Marketing Professors Study Customer Perceptions of Local, Sustainably Farmed Fish
With oceans, rivers, and lakes rapidly being depleted of fish as a result of over fishing, and consumers’ preference for fresh source-to-table fish and concern for climate and natural resources, is there a way to solve this problem and bring joy to the palate? Associate Professors of Marketing, Jeff Meyer and Fei Weisstein along with other researchers at BGSU say – Aquaponics.
Aquaponics, a system that uses fish and prawns to help grow plants, shows promise for producing food locally and sustainably. Compared to traditional farming, aquaponics uses fewer chemicals, less water, less energy, and can be used year-round. Thus, aquaponics has the potential to benefit farmers, consumers, and the environment. But for this to work, people have to be willing to buy food grown in this new way. Several factors affect what people buy, such as taste, price, availability, health concerns, and concern for the environment.
Drs. Weisstein and Meyer, along with faculty members from the departments of Public and Allied Health and Biological Sciences are collaborating on aquaponics research projects funded by grants from the U.S. Department of Commerce NOAA Sea Grant Program and U.S. Department of Agriculture CIG Federal Grant Program. The objective of the research is to promote the economic growth of aquaponic food production. Drs. Weisstein and Meyer contribute marketing and business development expertise to the projects. Weisstein holds a Ph.D. in marketing from the University of Illinois at Urbana-Champaign. Her research focuses on pricing and marketing strategy, sustainable and social marketing, and digital and social media marketing. Meyer earned his Ph.D. in marketing from Texas A&M University. His research interests include services marketing, pricing, technology, and sustainability.

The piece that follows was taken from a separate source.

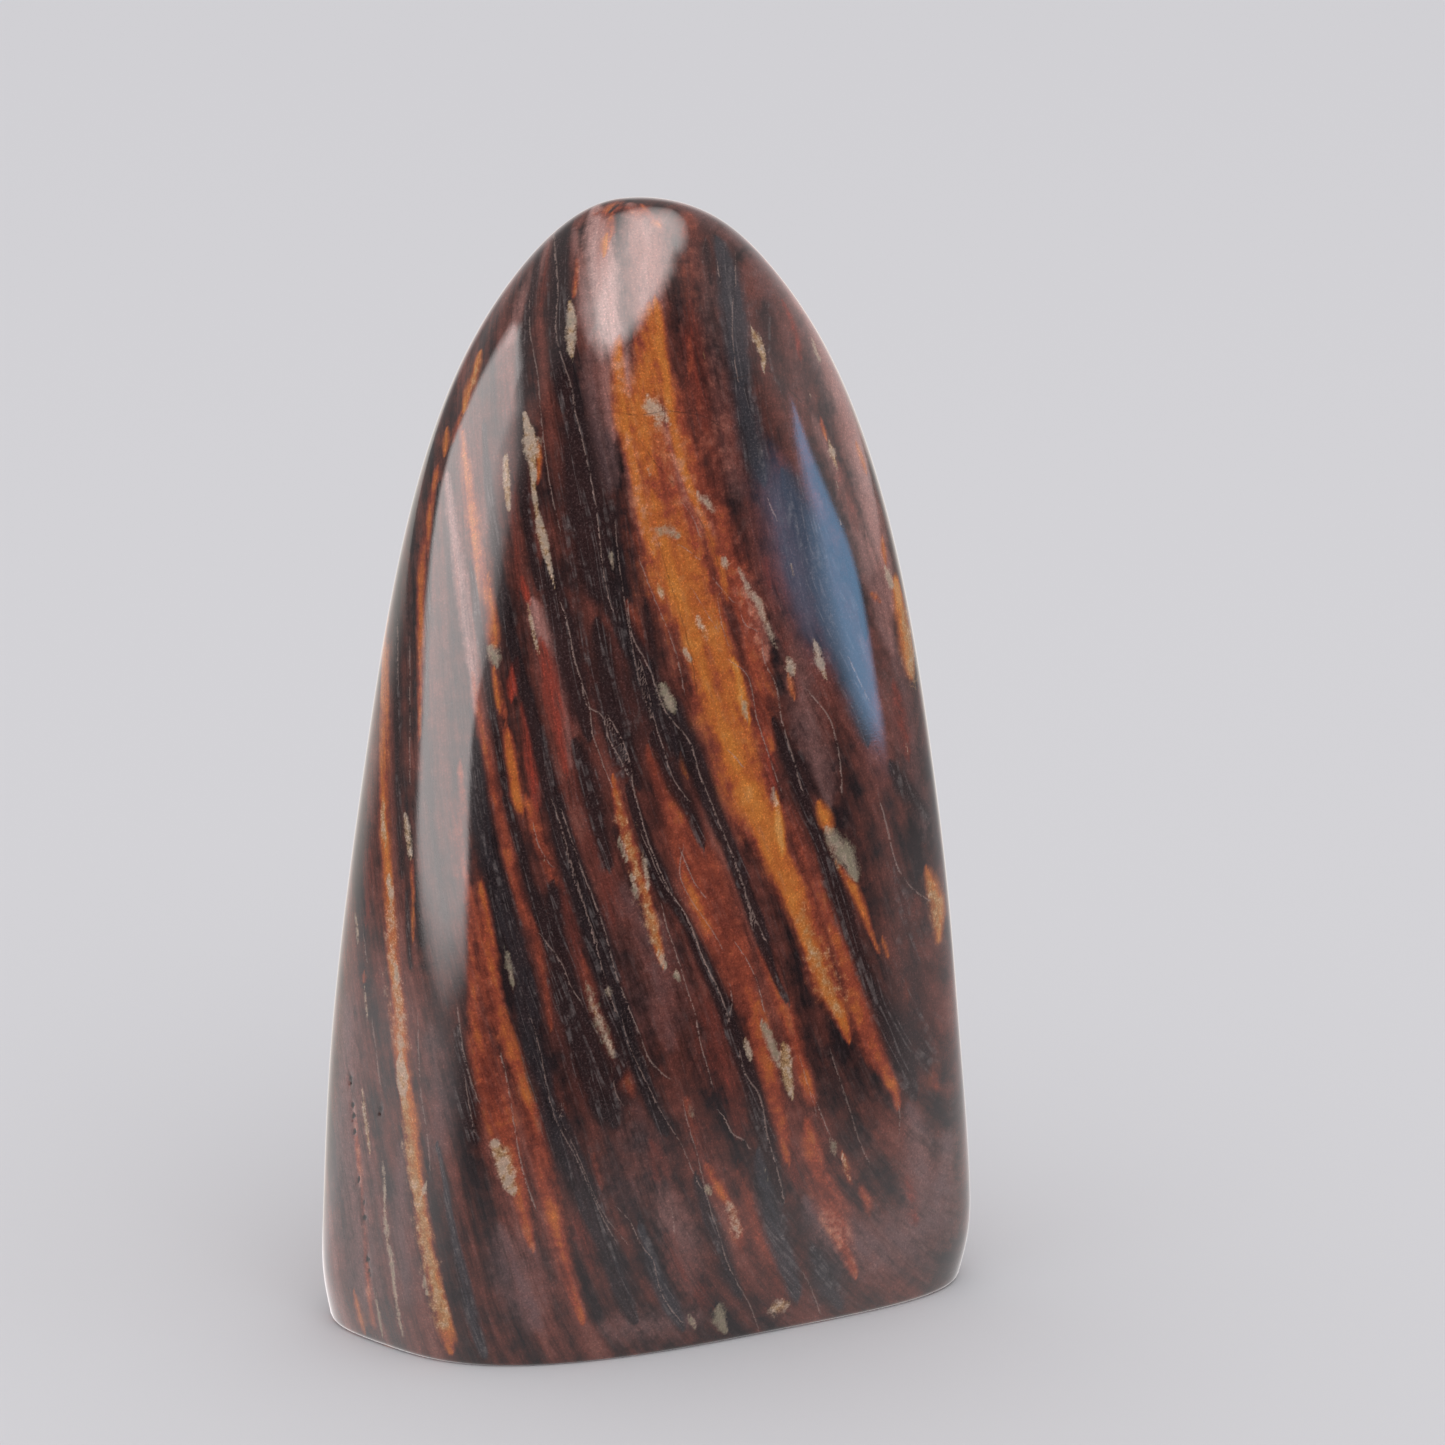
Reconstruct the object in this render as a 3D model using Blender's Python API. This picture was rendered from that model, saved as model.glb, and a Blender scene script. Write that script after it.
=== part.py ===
"""A freestanding piece of polished banded jasper: one solid stone on a flat cut base.

Z is up and the broad front faces -Y. X runs along the front, with the narrower left flank at -X.
The origin lies on the base, at the centre of the stone's box seen from above. Sizes are in
millimetres, and the mesh is made in metres.
"""
import math

import bmesh
import bpy
import numpy as np

MM = 0.001

HEIGHT = 110.0

# The outline seen square to the front: height, reach to the left and reach to the right of the middle
OUTLINE = (
    (0.0, 29.0, 28.6),
    (5.0, 29.8, 29.7),
    (10.0, 29.8, 29.9),
    (25.0, 29.2, 29.2),
    (40.0, 27.7, 28.5),
    (55.0, 25.6, 27.3),
    (70.0, 23.2, 25.5),
    (85.0, 19.7, 22.3),
    (95.0, 15.8, 18.6),
    (103.0, 10.6, 13.6),
    (108.0, 5.4, 8.1),
    (HEIGHT, 0.0, 0.0),
)

# Depth from front to back, as a share of the breadth at the same height
DEPTH_SHARE = 0.625

# How square the level section is at each upright corner of the base, where 2 is a plain ellipse
FRONT_LEFT, FRONT_RIGHT = 3.0, 3.6
BACK_LEFT, BACK_RIGHT = 3.2, 2.8
AT_THE_TOP = 2.3

# The stone grows deeper towards +X, by this share at a reach of HALF_BREADTH
WEDGE = 0.15
HALF_BREADTH = 30.0

# The ends slant: each millimetre towards the back moves a point this far along X
END_SLANT = -0.23

# Radius of the edge round the base
RIM = 0.6
RIM_STEPS = 3

# Fineness of the mesh
AROUND = 72
LEVELS = 34

STONE_COLOUR = (0.105, 0.036, 0.030, 1.0)
POLISHED_ROUGHNESS = 0.12


def smooth_curve(xs, ys, x):
    """Read a natural cubic curve through the points (xs, ys) at x."""
    xs, ys, x = np.asarray(xs), np.asarray(ys), np.asarray(x)
    step = np.diff(xs)
    slope = np.diff(ys) / step
    system = np.eye(len(xs))
    bend = np.zeros(len(xs))
    for i in range(1, len(xs) - 1):
        system[i, i - 1:i + 2] = step[i - 1], 2 * (step[i - 1] + step[i]), step[i]
        bend[i] = 6 * (slope[i] - slope[i - 1])
    bend = np.linalg.solve(system, bend)
    i = np.clip(np.searchsorted(xs, x) - 1, 0, len(step) - 1)
    along = x - xs[i]
    first = slope[i] - step[i] * (2 * bend[i] + bend[i + 1]) / 6
    third = (bend[i + 1] - bend[i]) / (6 * step[i])
    return ys[i] + along * (first + along * (bend[i] / 2 + along * third))


def reaches(height):
    """Reach to the left and to the right at a height.

    The curve runs over the angle whose sine is the height, so it closes in a round top.
    """
    levels, left, right = np.array(OUTLINE).T
    angles = np.arcsin(levels / HEIGHT)
    angle = np.arcsin(height / HEIGHT)
    return smooth_curve(angles, left, angle), smooth_curve(angles, right, angle)


def section(height, inset=0.0):
    """The level section at a height, as points around the middle, drawn in by an inset."""
    left, right = reaches(height)
    turn = np.arange(AROUND) * 2 * math.pi / AROUND
    across, deep = np.cos(turn), np.sin(turn)
    corner = np.where(
        across < 0,
        np.where(deep < 0, FRONT_LEFT, BACK_LEFT),
        np.where(deep < 0, FRONT_RIGHT, BACK_RIGHT),
    )
    square = corner + (AT_THE_TOP - corner) * height / HEIGHT
    half_breadth = np.where(across < 0, left, right)
    half_depth = DEPTH_SHARE * (left + right) / 2
    spread = (np.abs(across) / half_breadth)**square + (np.abs(deep) / half_depth)**square
    reach = spread**(-1 / square) - inset
    x, y = reach * across, reach * deep
    y = y * (1 + WEDGE * x / HALF_BREADTH)
    x = x + END_SLANT * y
    return np.stack([x, y, np.full(AROUND, height)], axis=1)


def all_sections():
    """The sections from the base to just under the top, with the rounded rim first."""
    rows = []
    for turn in np.linspace(0, math.pi / 2, RIM_STEPS + 1)[:-1]:
        rows.append(section(RIM * (1 - math.cos(turn)), RIM * (1 - math.sin(turn))))
    for angle in np.linspace(math.asin(RIM / HEIGHT), math.pi / 2, LEVELS)[:-1]:
        rows.append(section(HEIGHT * math.sin(angle)))
    return np.array(rows)


def stone_mesh():
    """One closed mesh: rings of quads, a fan under the top and a fan across the base."""
    rows = all_sections()
    middle = (rows.min(axis=(0, 1)) + rows.max(axis=(0, 1))) / 2
    middle[2] = 0.0
    tip = np.array([0.0, 0.0, HEIGHT])

    shape = bmesh.new()
    rings = [[shape.verts.new(point) for point in (row - middle) * MM] for row in rows]
    top = shape.verts.new((tip - middle) * MM)
    base = shape.verts.new((0.0, 0.0, 0.0))
    for i in range(AROUND):
        j = (i + 1) % AROUND
        for lower, upper in zip(rings, rings[1:]):
            shape.faces.new((lower[i], lower[j], upper[j], upper[i]))
        shape.faces.new((rings[-1][i], rings[-1][j], top))
        shape.faces.new((rings[0][j], rings[0][i], base))

    mesh = bpy.data.meshes.new("jasper")
    shape.to_mesh(mesh)
    shape.free()
    mesh.shade_smooth()
    return mesh


def polished_stone():
    """Deep red-brown jasper with a hand-polished surface."""
    material = bpy.data.materials.new("polished jasper")
    material.use_nodes = True
    shader = material.node_tree.nodes["Principled BSDF"]
    shader.inputs["Base Color"].default_value = STONE_COLOUR
    shader.inputs["Roughness"].default_value = POLISHED_ROUGHNESS
    shader.inputs["Metallic"].default_value = 0.0
    return material


def main():
    for leftover in list(bpy.data.objects):
        bpy.data.objects.remove(leftover, do_unlink=True)
    mesh = stone_mesh()
    mesh.materials.append(polished_stone())
    stone = bpy.data.objects.new("jasper", mesh)
    bpy.context.scene.collection.objects.link(stone)


main()
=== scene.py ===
"""A polished piece of banded jasper, standing on a pale floor in soft window light.

The stone is one fine mesh over the form of the solid. Its bands, lenses and hair lines are strokes laid in
pixels of the 1445 x 1445 photograph. The camera's rays carry them onto the surface, where each kind
becomes a field: how deep a point lies inside the strokes, and their shade. The material turns the fields
into colour, with fibres and grain that run along the stone's bedding. The side that the photograph hides is
crossed by sheets of the same kinds, which the surface cuts. The windows that the polish mirrors are outlined
in pixels too.

The form is written in millimetres and the strokes in pixels. The scene is in metres.
"""
import math
from collections import namedtuple

import bpy
import numpy as np
from mathutils import Matrix, Vector
from mathutils.bvhtree import BVHTree
from mathutils.interpolate import poly_3d_calc


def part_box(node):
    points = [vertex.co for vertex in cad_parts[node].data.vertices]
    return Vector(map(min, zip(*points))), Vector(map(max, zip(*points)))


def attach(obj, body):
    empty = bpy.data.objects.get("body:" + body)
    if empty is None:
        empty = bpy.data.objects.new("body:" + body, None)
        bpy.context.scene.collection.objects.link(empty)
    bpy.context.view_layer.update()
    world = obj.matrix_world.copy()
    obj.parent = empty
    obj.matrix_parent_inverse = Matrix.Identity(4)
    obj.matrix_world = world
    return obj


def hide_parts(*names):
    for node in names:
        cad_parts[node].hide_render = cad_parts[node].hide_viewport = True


MM = 0.001

# The form, as in the solid

HEIGHT = 110.0

# The outline seen square to the front: height, reach to the left and reach to the right of the middle
OUTLINE = (
    (0.0, 29.0, 28.6),
    (5.0, 29.8, 29.7),
    (10.0, 29.8, 29.9),
    (25.0, 29.2, 29.2),
    (40.0, 27.7, 28.5),
    (55.0, 25.6, 27.3),
    (70.0, 23.2, 25.5),
    (85.0, 19.7, 22.3),
    (95.0, 15.8, 18.6),
    (103.0, 10.6, 13.6),
    (108.0, 5.4, 8.1),
    (HEIGHT, 0.0, 0.0),
)

# Depth from front to back, as a share of the breadth at the same height
DEPTH_SHARE = 0.625

# How square the level section is at each upright corner of the base, where 2 is a plain ellipse
FRONT_LEFT, FRONT_RIGHT = 3.0, 3.6
BACK_LEFT, BACK_RIGHT = 3.2, 2.8
AT_THE_TOP = 2.3

# The stone grows deeper towards +X, by this share at a reach of HALF_BREADTH
WEDGE = 0.15
HALF_BREADTH = 30.0

# The ends slant: each millimetre towards the back moves a point this far along X
END_SLANT = -0.23

# Radius of the edge round the base
RIM = 0.6
RIM_STEPS = 4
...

As part of their grant projects, Drs. Weisstein and Meyer are studying how messaging can change how people think about the quality, taste, and price of aquaponic fish. In a blind taste test, people could not tell the difference between fish that was caught in the wild, raised on a farm, or grown in an aquaponic system. They did find, though, that messaging about the farming method is important. Drs. Weisstein and Meyer say “Consumers’ attitudes shifted after learning how the three farming practices impacted the environment. When consumers were unfamiliar with aquaponic fish, they believed it was inferior to both traditional farm-raised fish and wild-caught fish. But after people learned about the environmental benefits of aquaponics, they thought the fish were better tasting and healthier, and were more likely to buy aquaponic fish than wild-caught or farm-raised fish.”
What is next? In the next phase of the projects, Drs. Weisstein and Meyer will investigate the quality and consumer perceptions of tomatoes grown in an aquaponic system. They are excited about these projects and research opportunities that take the aquaponic system out of the BGSU lab. “The projects allow us to study not only the technical aspect of aquaponics, but also how consumers perceive aquaponics and their purchase decision-making processes, which is crucial from a business perspective,” said Dr. Weisstein. Their research will help communities in recognizing aquaponics as a sustainable way to grow food that is both environmentally and economically viable and beneficial to society.